As part of my project, since 2013 I have been visiting all regions of Ukraine to photograph all local examples of monumental art and record their history. I want to show them as free from obtrusive traces of post-soviet cities which never really picked themselves up after the wave of enthusiastic capitalism. Many works are slightly over 50 years old but they look like archeological relics coated with a layer of recent occupation. Soviet monumental art, deprived of ideological context and lost in contemporary aesthetics, has become a background as commonplace as air and just as invisible.
Yevgen Nikiforov is a Kiev-based photographer . He was born in 1986 in Vasylkiv ( Kiev Oblast, Ukraine). In 2005 he took up professional photography.
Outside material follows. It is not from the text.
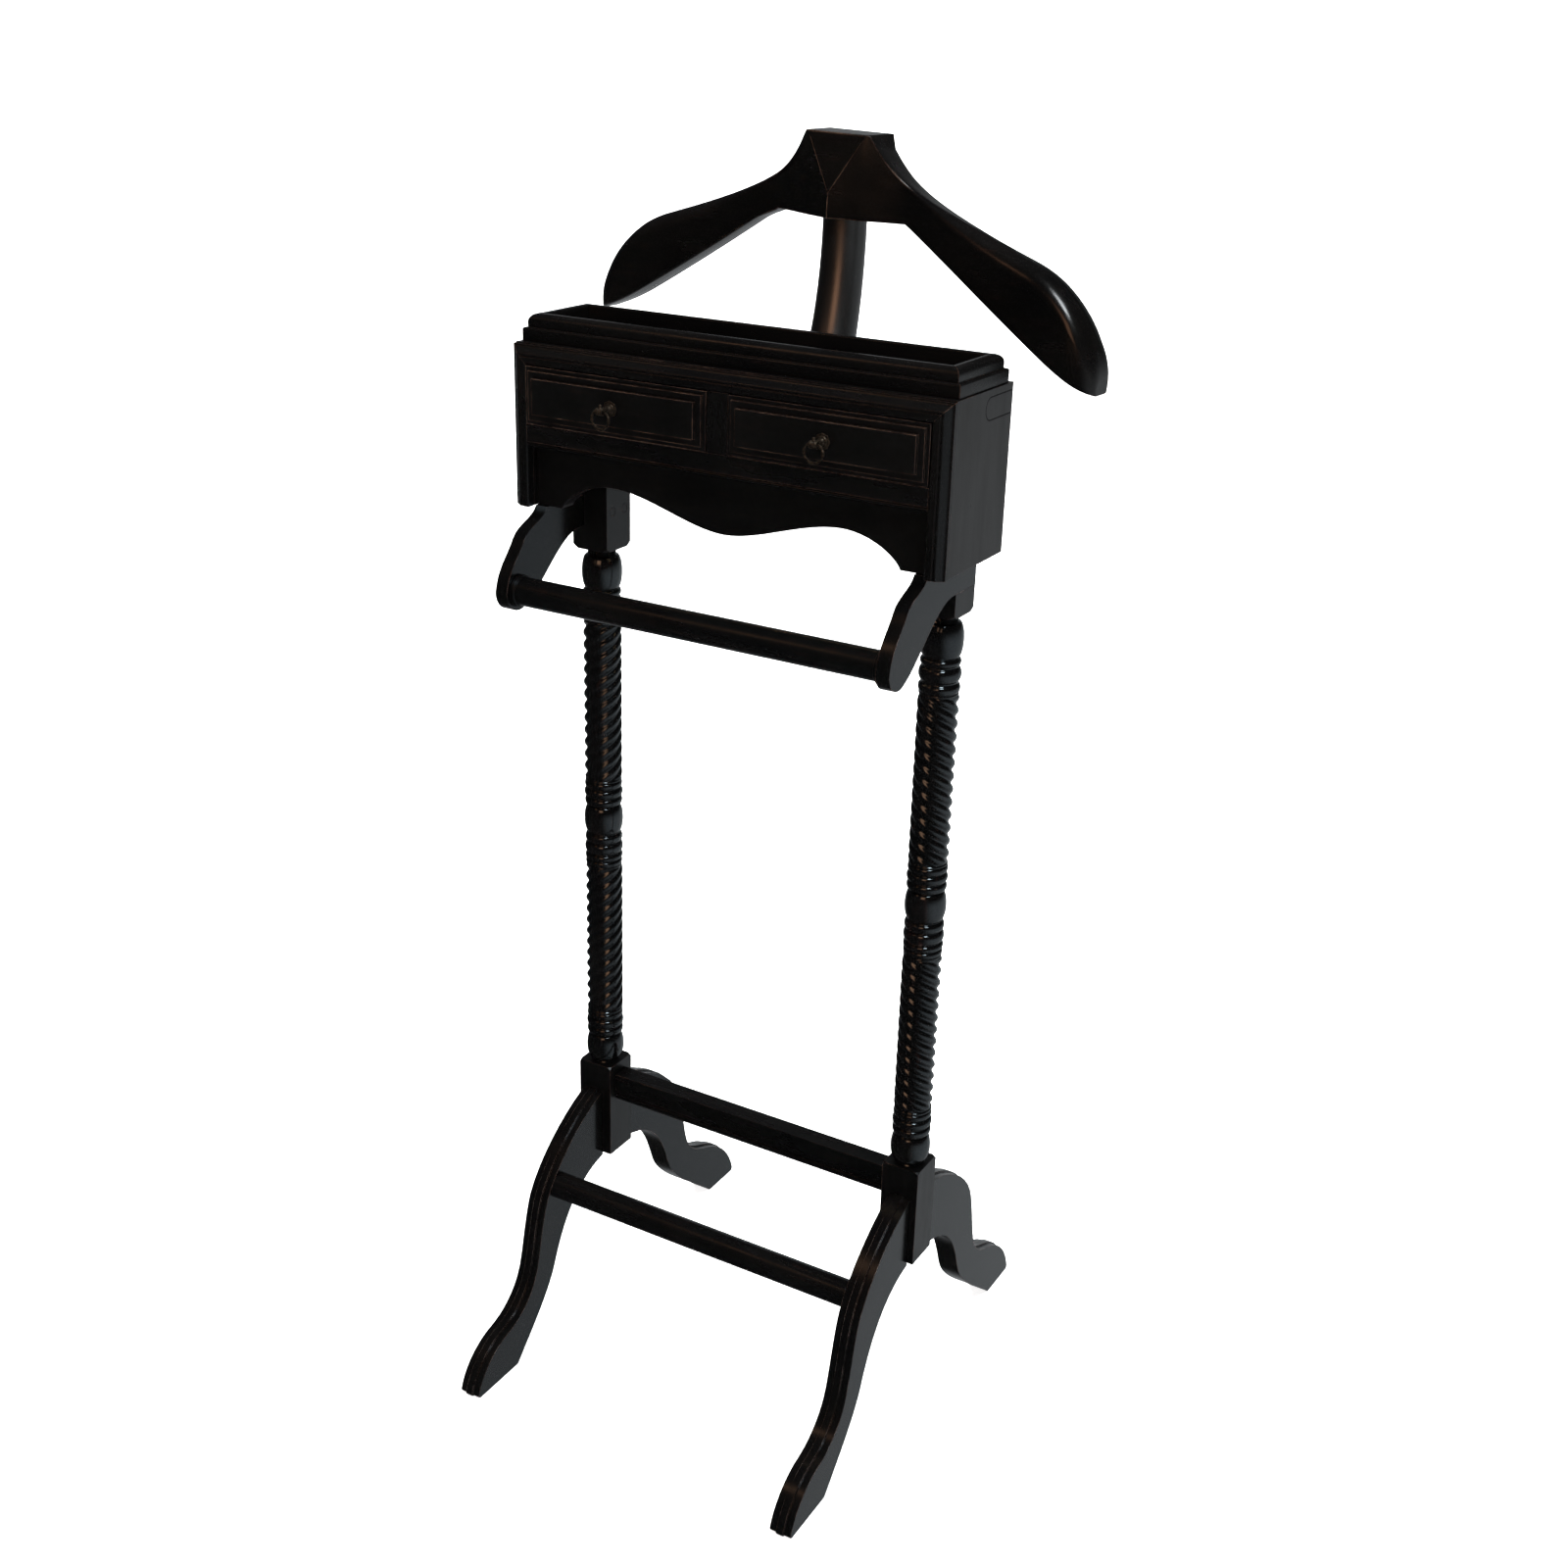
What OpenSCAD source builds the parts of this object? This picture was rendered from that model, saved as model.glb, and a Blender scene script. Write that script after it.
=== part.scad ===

Since 2013 he has been working on inbdependent documentary projects.
“The main goal of my photography is capturing the essence of a place in its transformation period together will the passage of time and changes resulting from economic, social or natural forces. The key topic of my research is the city as the main “battlefield” of various ideologies and the city as a “map” of invisible tensions present in society (or societies). One of the key topics I’ve been working on for nearly 4 years is Soviet cultural heritage and architecture that remins in Ukrainian cities as well as all current, controversial approaches to it.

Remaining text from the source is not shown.